また、フリーランスと比較して会社員には金銭的・制度的にお得になる面がたくさんあります。その際たる例が社会保険料の半額負担。会社員の場合、社会保険料は会社と従業員で半額ずつ支払うことになっています。しかし、フリーランスは全額自己負担。これは収入面で大きな差が出てきます。
そして見落としてはいけない会社員の大きなメリット。それは、毎月会社から決まった額の給料が振り込まれるということ。この点は、月の売り上げによって収入が毎月左右されるフリーランスとの大きな違いです。
会社員のデメリット
「言われなくてもわかってるよ!」と思っている方も多いでしょう。会社員のデメリットには、その一部として以下があげられます。
- 転勤がある
- 通勤がある
- 仕事時間が固定される
- 年収に上限がある
- 人間関係が変えられない
会社員は、フリーランスに比べて自由にできない面が増えてきます。仕事時間や仕事場所、そして一緒に働く相手など、自分の意志で変えられないものが数多くあります。
また、年収に関してもそう。最近は成果主義の会社も増えてきましたが、古くからの日本企業にはまだまだ年功序列での給与体制が根強く残っています。どれだけ能力があっても、年齢に応じた給与しか支払われない。そんなことが往々にして起こり得てしまうのです。
フリーランスから会社員になるときはよく考えて!
ここまで、フリーランスと会社員のメリット・デメリットについてみてきました。フリーランスのメリットばかりみていて、今までデメリットについてよく考えてこなかったという方もいるのではないでしょうか。
実際、フリーランスには良い面がたくさんあります。しかし、それと同時にデメリットもあります。そのことをよく考えずにフリーランスになってしまうと、失った後「こんなはずじゃなかった・・・」と後悔してしまうこともありえます。
メリットだけ見ずにデメリットも見た上で決断すること。会社員からフリーランスへの転身を考えている方は、しっかりデメリットも受け止めた上で決めるように心掛けましょう。
まとめ
フリーランスと会社員、それぞれにメリットがあり、またデメリットもあります。会社を辞めフリーランスになろうと考えている方は特に注意が必要。フリーランスは会社員のように社会保険料を会社が負担してくれたり、また有休や介護・育児休暇といった制度がありません。そのことを考えずにフリーランスになって、「知らなかった・・・」と後悔しては後の祭り。すべて自己責任です。

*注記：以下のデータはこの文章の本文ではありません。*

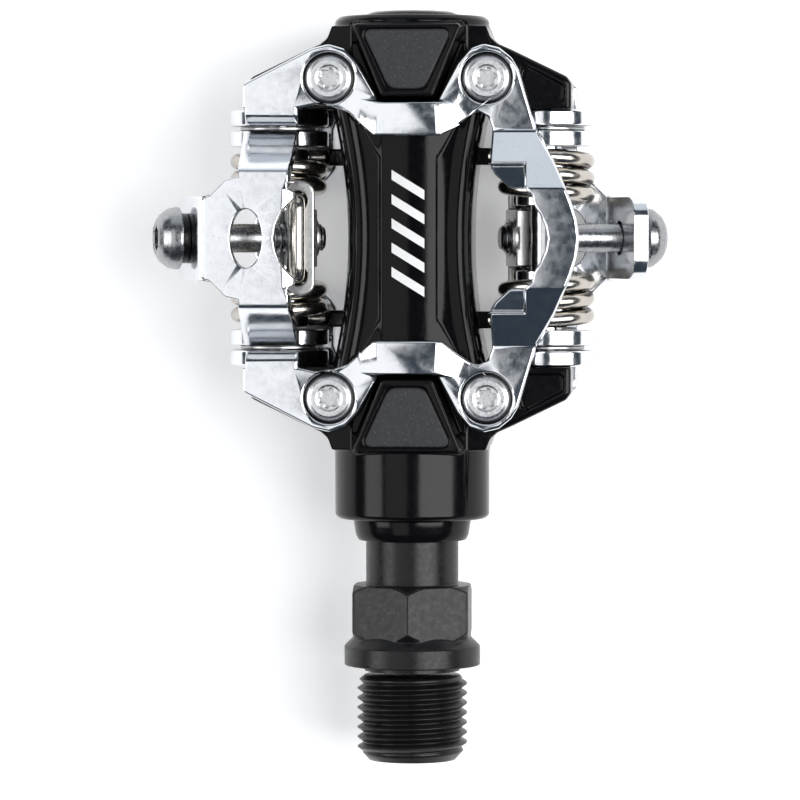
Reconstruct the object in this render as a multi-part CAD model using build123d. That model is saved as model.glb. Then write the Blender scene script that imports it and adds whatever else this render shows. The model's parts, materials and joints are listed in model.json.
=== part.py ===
from build123d import *
import os
from math import cos, pi, radians, sin, sqrt

# Clipless pedal, in millimetres.
# Y runs along the spindle and points away from the crank, X is fore and aft, Z is up out of the upper face.
# The origin is on the spindle axis, at the shoulder that seats against the crank.
# Shapes are written about the centre of the platform, then moved out along Y by PLATFORM_Y.
# The lower face is the upper face turned half a turn about the spindle axis.

PLATFORM_Y = 55.4

# fits
FIT = 0.05          # radial room of one piece on a pin or shaft
SEAT = 0.02         # radial room of a piece that is pressed or glued in

# spindle: lengths are y, measured from the centre of the platform
THREAD_R = 7.14     # 9/16 inch x 20 TPI pedal thread
THREAD_END_Y = -67.7
THREAD_TOP_Y = -56.7
NECK_R = 6.2
SHOULDER_Y = -PLATFORM_Y
FLANGE_R = 8.82
HEX_FLATS = 15.0
HEX_Y = (-52.0, -44.9)
SHAFT_R = 6.0
BUSH_R = 5.0
MID_R = 4.0
RACE_BORE_R = 3.0
STUD_R = 2.5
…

会社員からフリーランスを目指すとき、勢いで会社を辞めることは思い止まりましょう。その前にすべきことがあります。フリーランスと会社員のメリット・デメリットの比較検討です。どちらについてもしっかりと考え、そしてその上で「よし、フリーランスになるぞ!」と決断できたなら次のステップ。退職届の準備にとりかかりましょう。